Before you embark on reducing Spectral’s letter spacing, I would like to tell you something on the subject. At type.today, we truly enjoy this typeface by Jean-Baptiste Levée, just the way it is. When you first see Spectral, its ampleness (let’s put it like that) can be baffling. And this is precisely what makes Spectral so special and (super)powerful. When you’re not used to such density in typesetting, it might seem somewhat ‘whitened’; while it is in fact very close to how we printed books and read big texts back in the day. This is the classical letter spacing for quality reading experience. Spectral сonverts a text into The Text: solid, lucid, self-reliant. Go get involved in this waltzing, hear its rhythm, let in more air to your design, — it will give to your work a truly great vibe, both fresh and classical. We are all used to fast, compressed on-screen information. Spectral’s kind of narrating, slow and confident, introduces you to a new sense of comfort and well-being (especially on retina displays).
As a book designer at Novoye Izdatelstvo publishers, I utilized Spectral for producing a handful of books.

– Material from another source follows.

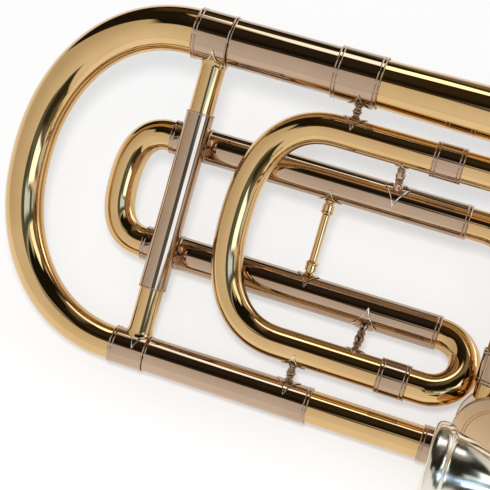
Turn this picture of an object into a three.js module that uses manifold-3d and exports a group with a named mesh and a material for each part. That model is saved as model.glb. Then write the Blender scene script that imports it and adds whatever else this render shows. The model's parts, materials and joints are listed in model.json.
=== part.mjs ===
// Tenor trombone with an F attachment in a closed wrap, laid down with its mouthpiece up.
// Lengths are in millimetres. The instrument frame has X forwards along the tubes, from the seam
// of the main tuning bow, Y from the hand slide's axis to the bell's axis, and Z towards the player.

import * as THREE from 'three';
import { mergeVertices } from 'three/addons/utils/BufferGeometryUtils.js';
import Module from 'manifold-3d';

const wasm = await Module();
wasm.setup();

// Driving dimensions

const fit = 0.3;            // clearance between two pieces that are soldered, screwed or slide
const weld = 0.4;           // depth to which the features of one solid run into each other
const cutOverrun = 1.5;     // length by which a cutter runs past the face that it cuts
const mergeTolerance = 0.0001;
const tubeSides = 12;
const bendSides = 12;
const stemSides = 10;
const wideSides = 18;
const bellSides = 28;
const bendSteps = 6;
const bowSteps = 16;
const fBowSteps = 10;
const loopSteps = 12;
const crossoverSteps = 7;
const returnBendSteps = 4;
const passageSteps = 4;
const passageSides = 8;
const neckSteps = 5;
const crookSteps = 8;
const coilSteps = 8;        // for each turn of a spring
const coilSides = 5;
const restPasses = 6;

const ringWidth = 1.3;      // bead at the end of a ferrule
const ringHeight = 0.45;
const ferruleWall = 0.5;
const flangeThickness = 0.8; // pointed flanges at the ends of the braces
const flangeLength = 12;
const flangeWidth = 9;

const bellAxisY = 155;
const loopLowY = 24.5;
const loopHighY = 128.5;
const fSlideLowY = 49;
const fSlideHighY = 103.5;
const fSlideZ = -20;        // the F tuning slide lies behind the loop

// Main tuning slide
const bowDepth = 64.5;
const bowExponentShare = 2.12;
const bowHighRadius = 11.3;
const bowLowRadius = 8.2;
const bowWall = 0.6;
const bowSeat = 8.5;
const bowFerruleLength = 17.8;
const tuningLegLength = 56;
const tuningLegWall = 0.6;
const tuningBraceX = 11.7;
const tuningBraceRadius = 5.95;
const tuningFlangeWidth = 17;
const braceSleeveLowY = 31.5;
const braceSleeveHighY = 119;

// Receivers, bell and lower leg
const highReceiverRadius = 11.55;
const highReceiverEnd = 77;
const receiverWall = 0.6;
const bellFerruleLap = 7.8;
const bellFerruleLength = 22.3;
const bellFerruleStart = highReceiverEnd - bellFerruleLap;
const bellFerruleEnd = bellFerruleStart + bellFerruleLength;
const lowReceiverRadius = 8.6;
const lowReceiverEnd = 100.5;
const lowLegRadius = 8;
const lowLegWall = 0.6;
const lowLegSeat = 8;
const lowLegFerruleLap = 4.8;
const lowLegFerruleLength = 8.8;
const bellTailGap = 3;
const bellTailStart = highReceiverEnd + bellTailGap;
const bellTailRadius = 11.5;
const bellRimX = 575;
const bellRimRadius = 108;
const bellFlareShare = 0.7;
const bellWall = 0.7;
const bellBeadRadius = 1.6;
const bellStations = 10;
const bellCrowdingShare = 2.6; // how strongly the stations crowd towards the rim

// F attachment
const fTubeRadius = 7.7;
const fTubeWall = 0.55;
const fReceiverRadius = 8.5;
const fReceiverWall = 0.55;
const fBowSeamX = -3;
const fBowDepth = 18.8;
const fBowExponentShare = 2.5;
const fBowFerruleLength = 18;
const fLegLength = 58;
const fReceiverSeat = 8;
const loopBendX = 79;
const loopBendDepth = 37.5;
const loopExponentShare = 2.4;
const loopFerruleLength = 14.4;
const returnBendRadius = 25;
const feedBendRadius = 28;
const fFerruleLength = 16;

// Valve
const valveX = 185.6;
const valveY = 14.6;
const fReceiverSetback = 37.4; // from the valve's axis back to the lower F receiver's end
const fReceiverStagger = 1.2;
const crossoverLead = 0.2;
const loopFerruleSetback = 20.9;
const loopFerruleStagger = 3.6;
const fLowReceiverEnd = valveX - fReceiverSetback;
const fHighReceiverEnd = fLowReceiverEnd - fReceiverStagger;
const crossoverBendX = fLowReceiverEnd + crossoverLead;
const loopLowFerruleStart = fLowReceiverEnd - loopFerruleSetback;
const loopHighFerruleStart = loopLowFerruleStart - loopFerruleStagger;
const casingRadius = 18.8;
const casingWall = 2.6;
const casingTop = 15;
const casingBottom = -17;
const capRadius = 19.4;
const capTop = 20;
const capPlateThickness = 3;
const capGrooveRadius = 13.4;
const capGrooveDepth = 0.8;
const plateThickness = 3;
const passageRadius = 6;
const knuckleRadius = 8;
const knuckleWall = 0.6;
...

It makes your work appear as this classic good old volume, but without looking ancient or outdated. Plus (thanks to loose metrics) it is highly legible, even at very small sizes. For my editing tasks in Google Docs I also use Spectral, size 14. It makes me work with texts mindfully. And my eyes get less tired. In fact, you are dealing with Spectral right now, we have set this article in it. But! It was a bit tightened, — which gets us back to the conversation we’ve had earlier: it’s all contextual.